Perhaps we want to cover .gitmodules too with the same mechanism?
* nd/worktree-move (2016-11-28) 11 commits
. worktree remove: new command
. worktree move: refuse to move worktrees with submodules
. worktree move: accept destination as directory
. worktree move: new command
. worktree.c: add update_worktree_location()
. worktree.c: add validate_worktree()
. copy.c: convert copy_file() to copy_dir_recursively()
. copy.c: style fix
. copy.c: convert bb_(p)error_msg to error(_errno)
. copy.c: delete unused code in copy_file()
. copy.c: import copy_file() from busybox
"git worktree" learned move and remove subcommands.

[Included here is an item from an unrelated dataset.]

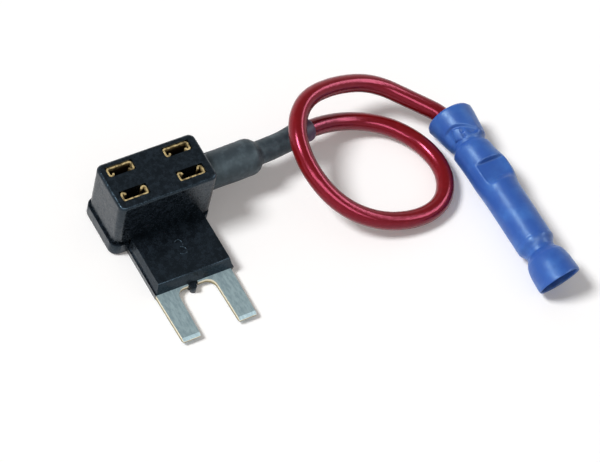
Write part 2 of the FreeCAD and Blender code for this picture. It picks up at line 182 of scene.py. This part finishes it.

Reported to break builds on Windows.
* jc/bundle (2016-03-03) 6 commits
- index-pack: --clone-bundle option
- Merge branch 'jc/index-pack' into jc/bundle
- bundle v3: the beginning
- bundle: keep a copy of bundle file name in the in-core bundle header
- bundle: plug resource leak
- bundle doc: 'verify' is not about verifying the bundle
The beginning of "split bundle", which could be one of the
ingredients to allow "git clone" traffic off of the core server
network to CDN.
While I think it would make it easier for people to experiment and
build on if the topic is merged to 'next', I am at the same time a
bit reluctant to merge an unproven new topic that introduces a new
file format, which we may end up having to support til the end of
time. It is likely that to support a "prime clone from CDN", it
would need a lot more than just "these are the heads and the pack
data is over there", so this may not be sufficient.
Will discard.
* mh/connect (2016-06-06) 10 commits
- connect: [host:port] is legacy for ssh
- connect: move ssh command line preparation to a separate function
- connect: actively reject git:// urls with a user part
- connect: change the --diag-url output to separate user and host
- connect: make parse_connect_url() return the user part of the url as a separate value
- connect: group CONNECT_DIAG_URL handling code
- connect: make parse_connect_url() return separated host and port
- connect: re-derive a host:port string from the separate host and port variables
- connect: call get_host_and_port() earlier
- connect: document why we sometimes call get_port after get_host_and_port
Rewrite Git-URL parsing routine (hopefully) without changing any
behaviour.
It has been two months without any support. We may want to discard
this.
* ec/annotate-deleted (2015-11-20) 1 commit
- annotate: skip checking working tree if a revision is provided
Usability fix for annotate-specific "<file> <rev>" syntax with deleted
files.
Has been waiting for a review for too long without seeing anything.
Will discard.
* dk/gc-more-wo-pack (2016-01-13) 4 commits
- gc: clean garbage .bitmap files from pack dir
- t5304: ensure non-garbage files are not deleted
- t5304: test .bitmap garbage files
- prepare_packed_git(): find more garbage
Follow-on to dk/gc-idx-wo-pack topic, to clean up stale
.bitmap and .keep files.
Has been waiting for a reroll for too long.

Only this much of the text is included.